→ Short exercise
What is needed is an exact copy of the lines from the one containing "Recreate this object" to the one containing "CREASE_DEGREES = 50.0", both lines included, and no other lines.

→ Exercise inputs
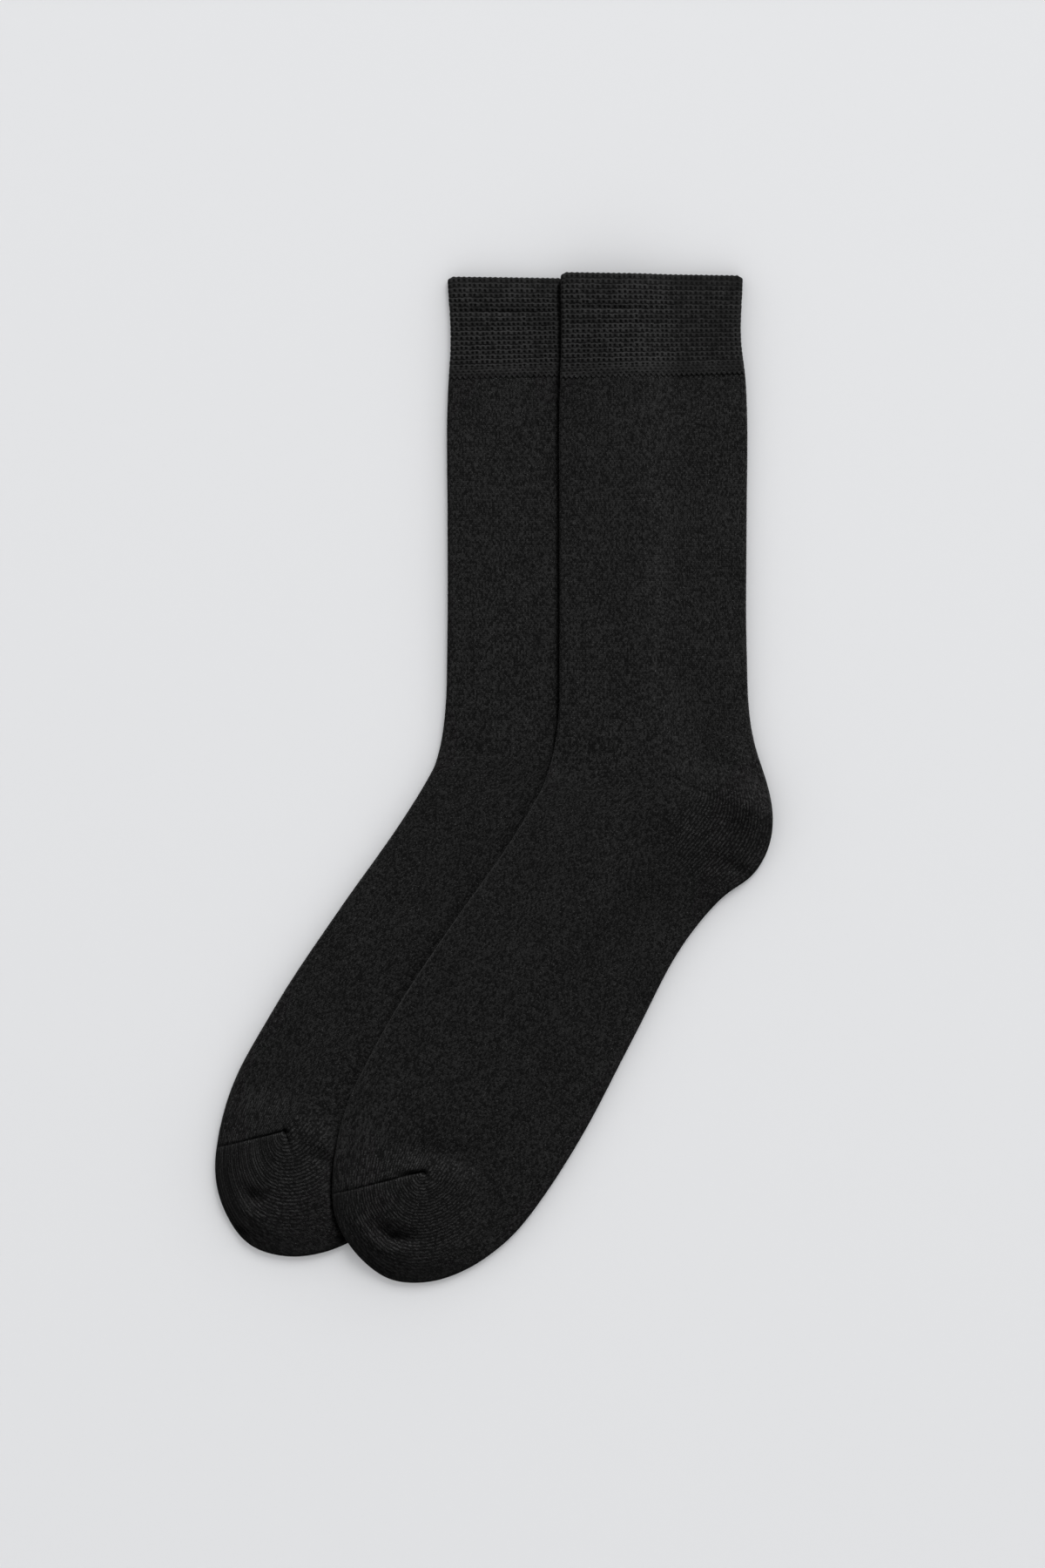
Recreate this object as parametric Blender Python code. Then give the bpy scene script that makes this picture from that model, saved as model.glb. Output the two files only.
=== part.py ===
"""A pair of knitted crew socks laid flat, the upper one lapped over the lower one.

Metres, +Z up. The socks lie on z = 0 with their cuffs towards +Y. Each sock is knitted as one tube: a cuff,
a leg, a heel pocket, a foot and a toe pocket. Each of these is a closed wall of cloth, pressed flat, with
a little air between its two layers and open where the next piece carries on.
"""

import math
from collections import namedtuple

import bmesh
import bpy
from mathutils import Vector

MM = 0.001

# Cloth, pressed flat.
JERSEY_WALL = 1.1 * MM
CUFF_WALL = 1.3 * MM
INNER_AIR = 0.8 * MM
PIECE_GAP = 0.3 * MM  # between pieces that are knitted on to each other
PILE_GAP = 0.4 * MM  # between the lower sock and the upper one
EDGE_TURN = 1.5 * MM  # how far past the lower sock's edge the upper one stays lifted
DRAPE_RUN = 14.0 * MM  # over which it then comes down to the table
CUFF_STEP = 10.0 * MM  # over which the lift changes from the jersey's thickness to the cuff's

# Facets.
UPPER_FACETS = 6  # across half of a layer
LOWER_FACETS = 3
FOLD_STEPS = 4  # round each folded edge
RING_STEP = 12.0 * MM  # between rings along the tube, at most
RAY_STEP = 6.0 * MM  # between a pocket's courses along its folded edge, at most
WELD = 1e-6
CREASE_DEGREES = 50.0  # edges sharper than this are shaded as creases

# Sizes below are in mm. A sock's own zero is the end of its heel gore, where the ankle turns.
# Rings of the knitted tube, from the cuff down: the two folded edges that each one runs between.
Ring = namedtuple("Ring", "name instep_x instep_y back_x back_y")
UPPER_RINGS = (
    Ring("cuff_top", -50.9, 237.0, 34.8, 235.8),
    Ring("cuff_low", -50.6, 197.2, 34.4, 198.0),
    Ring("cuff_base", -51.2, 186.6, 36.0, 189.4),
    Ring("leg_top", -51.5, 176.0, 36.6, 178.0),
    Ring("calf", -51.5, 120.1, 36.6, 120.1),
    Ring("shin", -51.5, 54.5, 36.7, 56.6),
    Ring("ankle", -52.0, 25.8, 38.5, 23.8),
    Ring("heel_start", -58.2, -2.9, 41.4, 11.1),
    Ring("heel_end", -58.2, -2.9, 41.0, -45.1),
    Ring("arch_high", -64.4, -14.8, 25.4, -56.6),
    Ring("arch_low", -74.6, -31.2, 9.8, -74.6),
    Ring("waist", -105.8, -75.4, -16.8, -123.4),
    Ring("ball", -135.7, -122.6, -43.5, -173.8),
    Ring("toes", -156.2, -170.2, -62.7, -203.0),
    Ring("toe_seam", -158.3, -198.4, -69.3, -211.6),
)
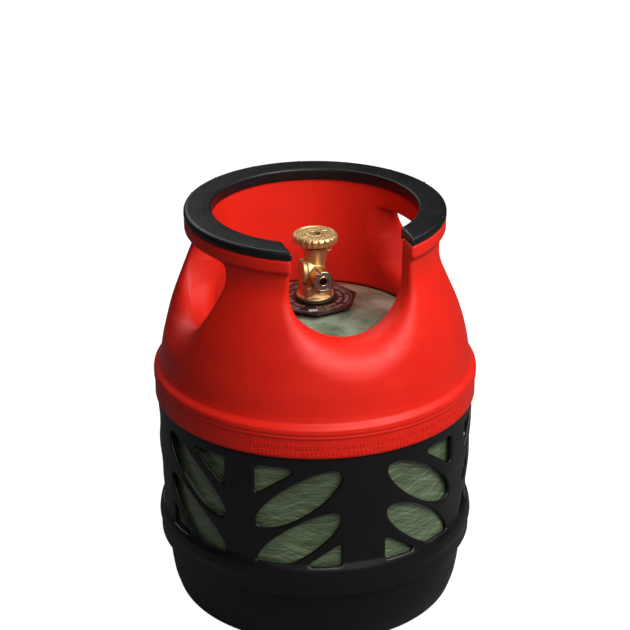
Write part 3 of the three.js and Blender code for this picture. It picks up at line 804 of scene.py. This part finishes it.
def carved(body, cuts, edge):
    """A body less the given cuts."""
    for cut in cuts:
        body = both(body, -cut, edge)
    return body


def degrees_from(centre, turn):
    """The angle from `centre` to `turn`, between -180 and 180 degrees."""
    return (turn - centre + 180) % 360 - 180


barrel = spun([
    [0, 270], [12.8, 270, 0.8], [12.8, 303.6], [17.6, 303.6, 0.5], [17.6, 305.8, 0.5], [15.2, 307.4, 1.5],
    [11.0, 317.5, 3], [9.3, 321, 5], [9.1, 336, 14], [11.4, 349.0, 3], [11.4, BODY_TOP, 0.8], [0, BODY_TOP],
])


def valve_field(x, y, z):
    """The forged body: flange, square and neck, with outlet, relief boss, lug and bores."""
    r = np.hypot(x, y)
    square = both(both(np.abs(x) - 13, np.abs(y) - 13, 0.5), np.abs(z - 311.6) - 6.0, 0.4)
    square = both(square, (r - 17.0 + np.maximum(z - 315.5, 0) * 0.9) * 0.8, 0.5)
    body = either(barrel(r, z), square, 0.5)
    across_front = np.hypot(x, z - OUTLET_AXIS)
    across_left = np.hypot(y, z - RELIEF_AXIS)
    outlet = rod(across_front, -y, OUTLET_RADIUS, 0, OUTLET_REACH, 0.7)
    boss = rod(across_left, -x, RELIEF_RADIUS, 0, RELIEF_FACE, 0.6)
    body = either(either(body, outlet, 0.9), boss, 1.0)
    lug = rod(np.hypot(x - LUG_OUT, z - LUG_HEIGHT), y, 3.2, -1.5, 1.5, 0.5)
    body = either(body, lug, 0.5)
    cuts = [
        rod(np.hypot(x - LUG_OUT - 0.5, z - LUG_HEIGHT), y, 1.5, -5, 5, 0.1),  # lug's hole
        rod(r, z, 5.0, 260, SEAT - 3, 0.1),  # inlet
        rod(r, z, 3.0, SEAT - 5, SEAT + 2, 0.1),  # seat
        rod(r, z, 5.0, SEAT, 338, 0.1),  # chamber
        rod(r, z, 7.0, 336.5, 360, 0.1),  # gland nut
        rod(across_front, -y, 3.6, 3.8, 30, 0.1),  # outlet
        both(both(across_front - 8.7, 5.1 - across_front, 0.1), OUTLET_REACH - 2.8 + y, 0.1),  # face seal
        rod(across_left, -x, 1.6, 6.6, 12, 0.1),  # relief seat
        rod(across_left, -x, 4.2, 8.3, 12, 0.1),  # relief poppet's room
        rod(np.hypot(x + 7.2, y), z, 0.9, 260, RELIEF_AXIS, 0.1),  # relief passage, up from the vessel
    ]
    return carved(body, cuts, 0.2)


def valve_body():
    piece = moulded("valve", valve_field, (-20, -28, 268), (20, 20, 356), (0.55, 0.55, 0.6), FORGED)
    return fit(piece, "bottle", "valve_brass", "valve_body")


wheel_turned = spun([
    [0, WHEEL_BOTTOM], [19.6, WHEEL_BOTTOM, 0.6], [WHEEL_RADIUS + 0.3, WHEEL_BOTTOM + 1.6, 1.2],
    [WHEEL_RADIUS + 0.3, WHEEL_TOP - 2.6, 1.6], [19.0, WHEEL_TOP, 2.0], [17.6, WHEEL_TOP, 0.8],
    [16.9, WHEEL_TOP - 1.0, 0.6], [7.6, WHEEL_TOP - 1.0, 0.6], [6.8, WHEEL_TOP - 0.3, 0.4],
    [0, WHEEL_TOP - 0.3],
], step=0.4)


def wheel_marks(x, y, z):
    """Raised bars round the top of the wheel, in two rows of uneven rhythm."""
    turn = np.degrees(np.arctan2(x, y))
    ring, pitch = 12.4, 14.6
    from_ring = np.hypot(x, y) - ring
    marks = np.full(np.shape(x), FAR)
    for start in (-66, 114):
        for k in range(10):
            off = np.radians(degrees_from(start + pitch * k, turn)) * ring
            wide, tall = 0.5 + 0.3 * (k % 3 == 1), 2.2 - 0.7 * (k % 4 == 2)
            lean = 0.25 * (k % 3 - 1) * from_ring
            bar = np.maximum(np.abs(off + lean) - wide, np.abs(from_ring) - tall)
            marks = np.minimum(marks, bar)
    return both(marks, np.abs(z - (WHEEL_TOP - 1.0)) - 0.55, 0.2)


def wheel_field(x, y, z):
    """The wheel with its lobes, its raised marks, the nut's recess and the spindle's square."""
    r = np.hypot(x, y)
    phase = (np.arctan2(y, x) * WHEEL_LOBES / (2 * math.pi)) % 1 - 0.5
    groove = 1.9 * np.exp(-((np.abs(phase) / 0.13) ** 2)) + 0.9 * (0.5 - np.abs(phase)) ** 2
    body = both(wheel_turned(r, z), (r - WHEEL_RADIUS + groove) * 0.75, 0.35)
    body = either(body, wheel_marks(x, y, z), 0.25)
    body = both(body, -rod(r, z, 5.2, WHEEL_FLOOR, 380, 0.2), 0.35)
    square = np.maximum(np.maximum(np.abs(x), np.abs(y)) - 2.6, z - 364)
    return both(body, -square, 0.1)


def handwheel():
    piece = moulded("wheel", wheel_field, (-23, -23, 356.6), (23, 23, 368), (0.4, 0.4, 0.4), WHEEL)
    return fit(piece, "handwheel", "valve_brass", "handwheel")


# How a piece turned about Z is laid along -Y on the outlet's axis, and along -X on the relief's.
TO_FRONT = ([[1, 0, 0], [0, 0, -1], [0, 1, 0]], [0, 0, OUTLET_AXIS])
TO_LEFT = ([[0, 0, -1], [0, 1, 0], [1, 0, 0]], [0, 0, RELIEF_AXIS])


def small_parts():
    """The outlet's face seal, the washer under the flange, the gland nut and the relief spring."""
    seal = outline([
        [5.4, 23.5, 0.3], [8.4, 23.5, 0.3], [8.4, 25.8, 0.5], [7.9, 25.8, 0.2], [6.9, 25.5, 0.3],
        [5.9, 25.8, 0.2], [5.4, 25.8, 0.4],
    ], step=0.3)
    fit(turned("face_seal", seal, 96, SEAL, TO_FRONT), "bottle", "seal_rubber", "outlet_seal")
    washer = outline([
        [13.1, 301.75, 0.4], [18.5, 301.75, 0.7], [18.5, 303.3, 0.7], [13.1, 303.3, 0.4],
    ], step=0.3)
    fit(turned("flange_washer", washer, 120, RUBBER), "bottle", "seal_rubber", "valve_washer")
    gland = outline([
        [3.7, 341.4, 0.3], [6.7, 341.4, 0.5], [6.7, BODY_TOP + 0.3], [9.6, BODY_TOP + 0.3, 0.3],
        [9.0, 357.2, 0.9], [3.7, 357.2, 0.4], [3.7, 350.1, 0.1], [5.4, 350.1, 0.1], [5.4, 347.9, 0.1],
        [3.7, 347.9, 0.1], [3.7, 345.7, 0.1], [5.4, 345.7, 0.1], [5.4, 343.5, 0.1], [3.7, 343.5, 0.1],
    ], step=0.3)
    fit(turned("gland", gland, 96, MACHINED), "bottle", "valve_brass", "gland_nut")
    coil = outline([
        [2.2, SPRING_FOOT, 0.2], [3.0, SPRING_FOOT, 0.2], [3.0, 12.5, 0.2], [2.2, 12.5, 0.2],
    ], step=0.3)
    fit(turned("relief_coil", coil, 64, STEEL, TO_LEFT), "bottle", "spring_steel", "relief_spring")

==

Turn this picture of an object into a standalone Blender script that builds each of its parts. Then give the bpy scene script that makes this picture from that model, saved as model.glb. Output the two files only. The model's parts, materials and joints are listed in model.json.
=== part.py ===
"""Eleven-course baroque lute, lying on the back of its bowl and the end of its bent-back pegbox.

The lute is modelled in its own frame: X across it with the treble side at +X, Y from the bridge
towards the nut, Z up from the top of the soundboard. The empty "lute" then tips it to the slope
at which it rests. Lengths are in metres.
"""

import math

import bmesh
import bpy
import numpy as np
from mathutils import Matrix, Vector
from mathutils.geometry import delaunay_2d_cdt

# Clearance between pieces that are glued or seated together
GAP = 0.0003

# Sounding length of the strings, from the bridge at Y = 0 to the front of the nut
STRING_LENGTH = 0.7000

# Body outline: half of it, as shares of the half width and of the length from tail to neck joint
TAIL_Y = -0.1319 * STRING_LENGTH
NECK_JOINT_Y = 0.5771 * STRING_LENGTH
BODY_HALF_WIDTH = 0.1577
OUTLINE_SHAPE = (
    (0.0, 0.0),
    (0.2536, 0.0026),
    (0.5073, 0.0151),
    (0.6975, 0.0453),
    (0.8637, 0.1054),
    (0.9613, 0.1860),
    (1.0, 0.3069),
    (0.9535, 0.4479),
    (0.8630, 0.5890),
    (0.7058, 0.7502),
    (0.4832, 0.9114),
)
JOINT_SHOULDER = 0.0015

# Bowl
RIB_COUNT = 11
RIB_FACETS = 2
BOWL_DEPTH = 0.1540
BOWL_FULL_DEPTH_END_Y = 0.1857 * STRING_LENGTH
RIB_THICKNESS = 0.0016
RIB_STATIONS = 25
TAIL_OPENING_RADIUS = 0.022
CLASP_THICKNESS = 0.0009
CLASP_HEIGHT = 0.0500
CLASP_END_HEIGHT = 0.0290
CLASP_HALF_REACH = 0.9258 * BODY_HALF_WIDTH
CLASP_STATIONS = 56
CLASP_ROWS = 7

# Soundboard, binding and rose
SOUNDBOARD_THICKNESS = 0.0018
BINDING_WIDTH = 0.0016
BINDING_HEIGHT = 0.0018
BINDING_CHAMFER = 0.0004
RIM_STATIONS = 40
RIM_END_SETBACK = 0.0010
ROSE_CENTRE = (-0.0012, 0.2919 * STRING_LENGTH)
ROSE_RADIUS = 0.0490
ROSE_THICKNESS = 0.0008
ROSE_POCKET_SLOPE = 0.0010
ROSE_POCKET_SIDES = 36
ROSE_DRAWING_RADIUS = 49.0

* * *

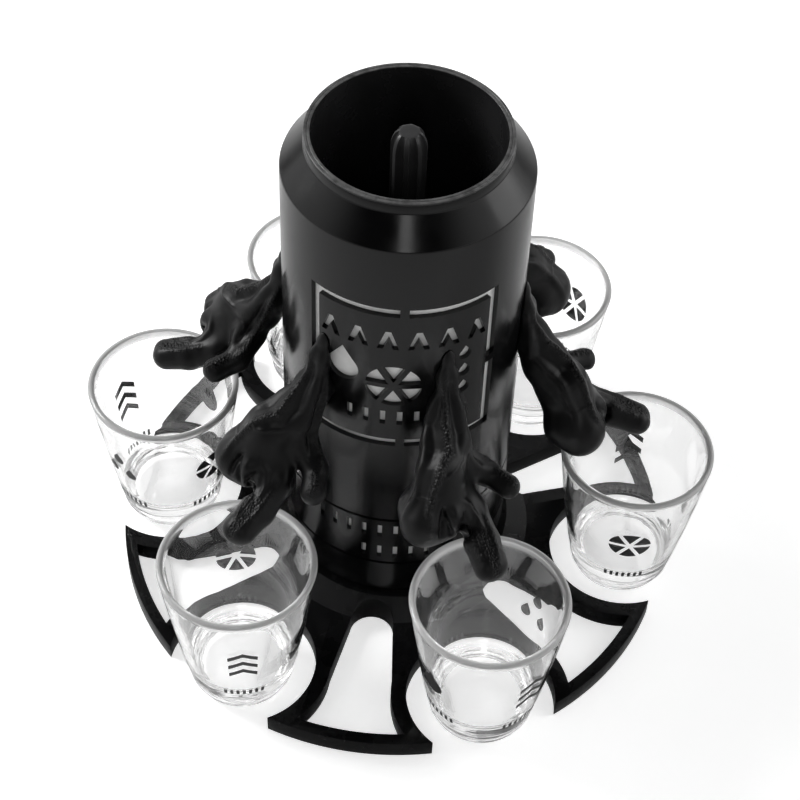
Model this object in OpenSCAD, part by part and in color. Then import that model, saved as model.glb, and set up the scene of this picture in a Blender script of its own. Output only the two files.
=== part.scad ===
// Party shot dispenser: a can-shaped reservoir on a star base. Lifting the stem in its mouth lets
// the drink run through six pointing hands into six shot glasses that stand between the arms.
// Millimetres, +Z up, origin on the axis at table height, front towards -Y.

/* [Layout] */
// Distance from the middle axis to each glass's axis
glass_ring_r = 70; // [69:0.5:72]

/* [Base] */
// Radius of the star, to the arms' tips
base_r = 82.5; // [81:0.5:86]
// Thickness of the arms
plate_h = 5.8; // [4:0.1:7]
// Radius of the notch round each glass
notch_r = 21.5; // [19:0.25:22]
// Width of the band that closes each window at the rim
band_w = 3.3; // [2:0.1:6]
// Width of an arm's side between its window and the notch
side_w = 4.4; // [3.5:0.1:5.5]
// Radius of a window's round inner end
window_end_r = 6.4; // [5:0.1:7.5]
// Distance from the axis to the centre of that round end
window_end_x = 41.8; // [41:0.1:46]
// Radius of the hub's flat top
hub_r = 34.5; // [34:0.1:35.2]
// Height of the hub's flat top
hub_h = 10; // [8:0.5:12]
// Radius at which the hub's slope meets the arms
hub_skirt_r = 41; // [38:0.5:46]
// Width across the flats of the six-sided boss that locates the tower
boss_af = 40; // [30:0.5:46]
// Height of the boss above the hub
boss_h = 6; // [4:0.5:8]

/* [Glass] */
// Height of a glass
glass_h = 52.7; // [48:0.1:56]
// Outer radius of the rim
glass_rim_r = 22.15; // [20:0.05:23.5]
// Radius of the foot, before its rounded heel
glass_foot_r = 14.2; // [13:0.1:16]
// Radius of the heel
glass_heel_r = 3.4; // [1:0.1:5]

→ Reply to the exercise
Recreate this object as parametric Blender Python code. Then give the bpy scene script that makes this picture from that model, saved as model.glb. Output the two files only.
=== part.py ===
"""A pair of knitted crew socks laid flat, the upper one lapped over the lower one.

Metres, +Z up. The socks lie on z = 0 with their cuffs towards +Y. Each sock is knitted as one tube: a cuff,
a leg, a heel pocket, a foot and a toe pocket. Each of these is a closed wall of cloth, pressed flat, with
a little air between its two layers and open where the next piece carries on.
"""

import math
from collections import namedtuple

import bmesh
import bpy
from mathutils import Vector

MM = 0.001

# Cloth, pressed flat.
JERSEY_WALL = 1.1 * MM
CUFF_WALL = 1.3 * MM
INNER_AIR = 0.8 * MM
PIECE_GAP = 0.3 * MM  # between pieces that are knitted on to each other
PILE_GAP = 0.4 * MM  # between the lower sock and the upper one
EDGE_TURN = 1.5 * MM  # how far past the lower sock's edge the upper one stays lifted
DRAPE_RUN = 14.0 * MM  # over which it then comes down to the table
CUFF_STEP = 10.0 * MM  # over which the lift changes from the jersey's thickness to the cuff's

# Facets.
UPPER_FACETS = 6  # across half of a layer
LOWER_FACETS = 3
FOLD_STEPS = 4  # round each folded edge
RING_STEP = 12.0 * MM  # between rings along the tube, at most
RAY_STEP = 6.0 * MM  # between a pocket's courses along its folded edge, at most
WELD = 1e-6
CREASE_DEGREES = 50.0  # edges sharper than this are shaded as creases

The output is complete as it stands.